If a child resists, it does not mean coloring is a bad fit forever. It may simply mean they need a different entry point. Try drawing on a large sheet taped to the table, using broken crayons with easier grips, or offering a short session with no expectation to finish anything.

You can also build interest through related activities. Playdough, stickers, water painting, and chalk all support similar early motor skills. Sometimes coloring becomes easier after a child has had more practice pressing, pinching, and making marks in other ways.

How to keep coloring positive over time

Praise effort more than appearance. Toddlers respond well to comments like, “You worked hard on that,” or “You tried a lot of colors.” That helps them feel proud without believing there is only one correct way to create.

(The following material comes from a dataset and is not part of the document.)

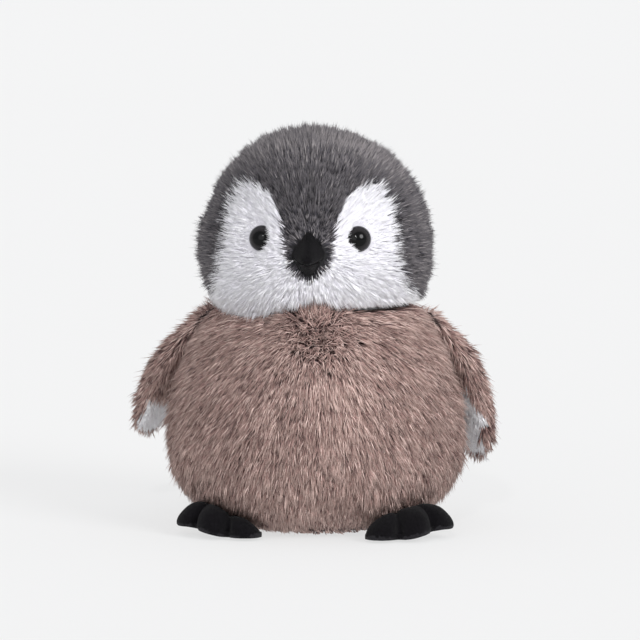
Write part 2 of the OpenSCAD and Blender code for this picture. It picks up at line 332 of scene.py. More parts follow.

It also helps to display their work now and then. A page on the fridge or wall sends a simple message: what you make matters. For toddlers, that kind of encouragement can build the confidence to keep trying.

Routine can help too. A small coloring moment after breakfast or before story time gives toddlers a familiar chance to practice. The goal is not to force a daily art lesson. It is to make coloring feel like a normal, welcoming part of the day.

If you want to gently increase the challenge, do it slowly. Move from plain paper to simple coloring pages. Offer more color choices. Encourage circles, dots, or short lines. But let the child lead the pace whenever possible.

A simple approach for parents and caregivers

If you want a clear answer to how to introduce coloring to toddlers, think easy, cheerful, and low-pressure. Offer a few toddler-friendly tools, keep sessions short, and let scribbling count as success. Stay close, notice their effort, and treat creativity like play rather than performance.

Some days a toddler will color for ten minutes. Some days they will make one dramatic mark and call it done. Both days still count. What matters most is that coloring feels safe, fun, and full of possibility.

A crayon in a toddler’s hand is not just about making a picture. It is one small step toward confidence, expression, and joyful learning – and that is always worth making room for.